Tag Archives: play

Scrappers Edge Freeplayers 6-5!

Babe Ruth

April 28. Day Two of season twenty-seven. 9:45am, Field #8, Forest Hills Park, Cleveland Heights, Ohio? Drizzling.

Then a busload of 9-11 year old boys and their minders unload and inform us they have a permit for the hallowed field for this day.

We count our numbers and seems their are eight, and we will commence to practice the game of softball. We make our way over the the fenced in softball fields. Another team is practicing on the northwest diamond–no doubt for the opening week of league play–and Dave asks of them if they will engage us in a friendly game.

“No.”

Later, with a light rain falling, a second inquiry is made and this other team agrees to a game. As it turns out, our spontaneous opponent is a co-ed team in the co-ed league. (We’d be co-ed too; alas…) They inform us in the league they are in the men bat on their ‘off batting side.’ However, for the purpose of what amounts to a scrimmage-type game, they decide not to do so.

We play four innings, and the line score looks like this at the end:

Scrappers score

What fun was had! After the game, the two teams collided in gratitude and high fives and hand shakes. We mentioned anybody is welcome to join us on Sunday mornings. We told the Scrappers,

We’ve been playing pick up games for decades here on Sunday mornings.

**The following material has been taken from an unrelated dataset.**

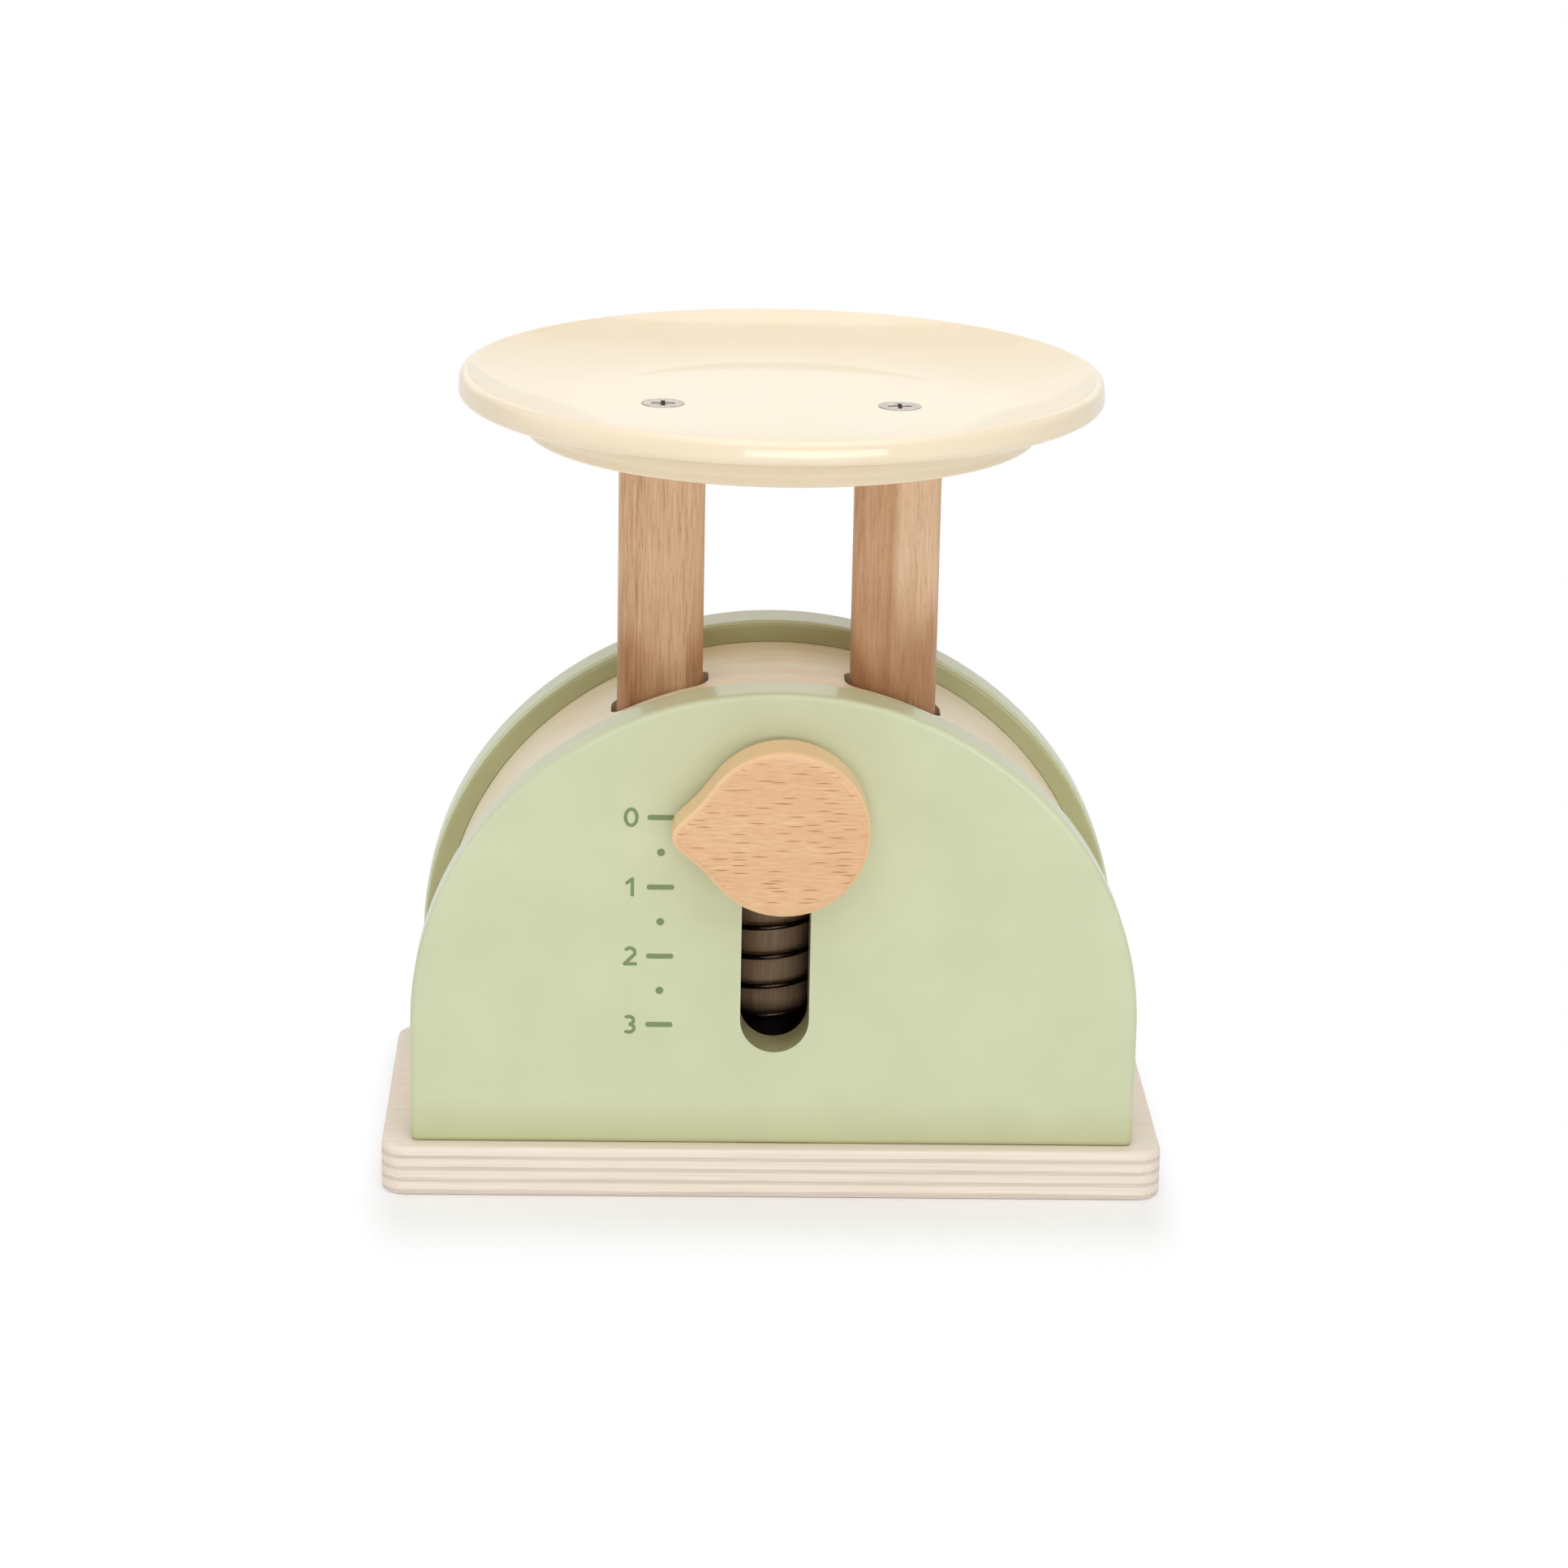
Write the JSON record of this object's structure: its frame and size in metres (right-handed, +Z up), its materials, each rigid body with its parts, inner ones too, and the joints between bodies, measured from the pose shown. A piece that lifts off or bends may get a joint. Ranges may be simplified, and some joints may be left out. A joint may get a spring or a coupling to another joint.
{
  "type": "toy kitchen scale",
  "caption": "Wooden toy kitchen scale: a turned dish on flat posts presses a spring inside an arched green housing, and a pointer knob follows a slot beside the marks.",
  "frame": {"origin": "middle of the base's underside", "axes": "+X to the right seen from the front, +Y to the back, +Z up; the slot and the pointer face -Y"},
  "size_m": [0.16, 0.131, 0.1651],
  "materials": {
    "birch_plywood": "clear matt varnish, plies showing on the edges",
    "bent_plywood": "clear satin varnish on bent plywood",
    "green_paint": "pale green gloss lacquer",
    "cream_paint": "cream gloss lacquer",
    "beech": "bare fine-sanded beech",
    "knob_beech": "clear satin varnish on beech",
    "screw_steel": "zinc plated",
    "spring_steel": "dark oiled spring wire"
  },
  "bodies": {
    "housing": {"base_plate": "birch_plywood", "front_panel": "green_paint", "rear_panel": "green_paint", "arch_cover": "bent_plywood", "guide_dowel": "beech", "guide_screw": "screw_steel", "front_left_panel_screw": "screw_steel", "front_right_panel_screw": "screw_steel", "rear_left_panel_screw": "screw_steel", "rear_right_panel_screw": "screw_steel", "return_spring": "spring_steel"},
    "carriage": {"dish": "cream_paint", "left_post": "beech", "right_post": "beech", "crosshead": "beech", "left_dish_screw": "screw_steel", "right_dish_screw": "screw_steel", "left_crosshead_screw": "screw_steel", "right_crosshead_screw": "screw_steel", "pointer_stem": "beech", "pointer_knob": "knob_beech"}
  },
  "joints": [
    {"name": "dish_press", "type": "slide", "parent": "housing", "child": "carriage", "axis": [0, 0, -1], "range_m": [0, 0.0437], "stiffness_N_per_m": 150, "springref_m": -0.02, "deforming": ["return_spring"]}
  ]
}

April 21. Opening day and we have eleven, then Pete shows up and we’re twelve. It was a crisp day. The metal bats could transfer quite a pointed zing at times.

[evp_embed_video url=”http://squareone-learning.com/blog/wp-content/uploads/Matt-2013(1).mp4″]


Freeplay Softball league

Sunday mornings 9:30; game time 10:00am
Open to participants 16-116 years of age; any gender; any background

We try to keep an accurate score.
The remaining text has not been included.